The program output is

"zero" "zero"
"zero" "one"
"one" "zero"
"one" "one"

Or you can indeed allocate an array of arrays of arrays.

For example

#include <stdio.h>
#include <stdlib.h>
#include <string.h>

void f( char ***s, size_t n1, size_t n2, size_t n3 )
{
    for ( size_t i = 0; i < n1; i++ )
    {
        if ( i < n1 / 2 )
        {
            strcpy( s[i][0], "zero" );
        }
        else
        {
            strcpy( s[i][0], "one" );
        }

        if ( i % 2 == 0 )
        {
            strcpy( s[i][1], "zero" );
        }
        else
        {
            strcpy( s[i][1], "one" );
        }
    }
}

int main(void) 
{
    enum { N1 = 4, N2 = 2, N3 = 5 };
    char ***p  = malloc( N1 * sizeof( char ** ) );

    for ( size_t i = 0; i < N1; i++ )
    {
        p[i] = malloc( N2 * sizeof( char * ) );
        for ( size_t j = 0; j < N2; j++ )
        {
            p[i][j] = malloc( N3 );
        }
    }

    f( p, N1, N2, N3 );

    for ( size_t i = 0; i < N1; i++ )
    {
        printf( "\"%s\" \"%s\"\n", p[i][0], p[i][1] );
    }


    for ( size_t i = 0; i < N1; i++ )
    {
        for ( size_t j = 0; j < N2; j++ )
        {
            free( p[i][j] );
        }

        free( p[i] );
    }

    free( p );

    return 0;
}

Atain the program output is

"zero" "zero"
"zero" "one"
"one" "zero"
"one" "one"

There is also a third approach where the number of pointers can be less than in the last case.

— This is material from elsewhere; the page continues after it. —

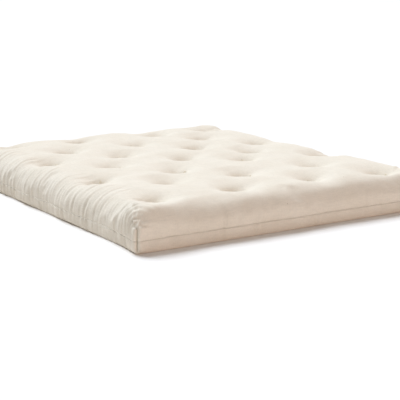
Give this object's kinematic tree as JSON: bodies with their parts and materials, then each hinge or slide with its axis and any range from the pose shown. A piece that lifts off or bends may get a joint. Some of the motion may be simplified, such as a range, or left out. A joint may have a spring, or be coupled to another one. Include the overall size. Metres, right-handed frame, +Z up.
{
  "type": "futon mattress",
  "caption": "Tufted cotton futon mattress: a calico sack of two seamed panels over stacked batting layers, pulled into dimples by knotted twine ties.",
  "frame": {"origin": "middle of the underside, on the surface that the mattress lies on", "axes": "+X across the width, +Y along the length from the closing seam's end to the other end, +Z up through the thickness"},
  "size_m": [1.6, 1.9, 0.18],
  "materials": {
    "calico": "matte",
    "batting": "matte",
    "twine": "matte",
    "thread": "matte"
  },
  "bodies": {
    "root": {"cover_top_panel": "calico", "cover_bottom_panel": "calico", "batting_layer_1": "batting", "batting_layer_2": "batting", "batting_layer_3": "batting", "batting_layer_4": "batting", "batting_layer_5": "batting", "batting_layer_6": "batting", "seam_front_closing": "thread", "seam_back": "thread", "seam_left": "thread", "seam_right": "thread", "corner_seam_front_left": "thread", "corner_seam_front_right": "thread", "corner_seam_back_left": "thread", "corner_seam_back_right": "thread", "tuft_tie_row1_a": "twine", "tuft_tie_row1_b": "twine", "tuft_tie_row1_c": "twine", "tuft_tie_row1_d": "twine", "tuft_tie_row2_a": "twine", "tuft_tie_row2_b": "twine", "tuft_tie_row2_c": "twine", "tuft_tie_row3_a": "twine", "tuft_tie_row3_b": "twine", "tuft_tie_row3_c": "twine", "tuft_tie_row3_d": "twine", "tuft_tie_row4_a": "twine", "tuft_tie_row4_b": "twine", "tuft_tie_row4_c": "twine", "tuft_tie_row5_a": "twine", "tuft_tie_row5_b": "twine", "tuft_tie_row5_c": "twine", "tuft_tie_row5_d": "twine", "tuft_tie_row6_a": "twine", "tuft_tie_row6_b": "twine", "tuft_tie_row6_c": "twine", "tuft_tie_row7_a": "twine", "tuft_tie_row7_b": "twine", "tuft_tie_row7_c": "twine", "tuft_tie_row7_d": "twine"}
  },
  "joints": []
}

All you need is to allocate a one dimensional array of pointers to first elements of two dimensional arrays.

#include <stdio.h>
#include <stdlib.h>
#include <string.h>

enum { N1 = 4, N2 = 2, N3 = 5 };

void f( char ( **s )[N3], size_t n1 )
{
    for ( size_t i = 0; i < n1; i++ )
    {
        if ( i < n1 / 2 )
        {
            strcpy( s[i][0], "zero" );
        }
        else
        {
            strcpy( s[i][0], "one" );
        }

        if ( i % 2 == 0 )
        {
            strcpy( s[i][1], "zero" );
        }
        else
        {
            strcpy( s[i][1], "one" );
        }
    }
}

int main(void) 
{
    char ( **p )[N3]  = malloc( N1 * sizeof( char ( * )[N3] ) );

    for ( size_t i = 0; i < N1; i++ )
    {
        p[i] = malloc( N2 * sizeof( char[N3] ) );
    }

    f( p, N1 );

    for ( size_t i = 0; i < N1; i++ )
    {
        printf( "\"%s\" \"%s\"\n", p[i][0], p[i][1] );
    }


    for ( size_t i = 0; i < N1; i++ )
    {
        free( p[i] );
    }

    free( p );

    return 0;
}

And at last (I hope) there is a forth approach to declare at first an array of pointers to arrays.

#include <stdio.h>
#include <stdlib.h>
#include <string.h>

enum { N1 = 4, N2 = 2, N3 = 5 };

void f( char * ( *s )[N2], size_t n1, size_t n3 )
{
    for ( size_t i = 0; i < n1; i++ )
    {
        if ( i < n1 / 2 )
        {
            strcpy( s[i][0], "zero" );
        }
        else
        {
            strcpy( s[i][0], "one" );
        }

        if ( i % 2 == 0 )
        {
            strcpy( s[i][1], "zero" );
        }
        else
        {
            strcpy( s[i][1], "one" );
        }
    }
}

int main(void) 
{
    char * ( *p )[N2]  = malloc( N1 * sizeof( char * [N2] ) );

    for ( size_t i = 0; i < N1; i++ )
    {
        for ( size_t j = 0; j < N2; j++ )
        {
            p[i][j] = malloc( N3 * sizeof( char ) );
        }           
    }

    f( p, N1, N3 );

    for ( size_t i = 0; i < N1; i++ )
    {
        printf( "\"%s\" \"%s\"\n", p[i][0], p[i][1] );
    }


    for ( size_t i = 0; i < N1; i++ )
    {
        for ( size_t j = 0; j < N2; j++ ) free( p[i][j] );
    }

    free( p );

    return 0;
}

If the compiler indeed supports variable length array then the first approach is the best.

Note: In the approaches sometimes some parameter as for example n2 is not used because I knwo that it is equal to 2 . But in general it should be specified.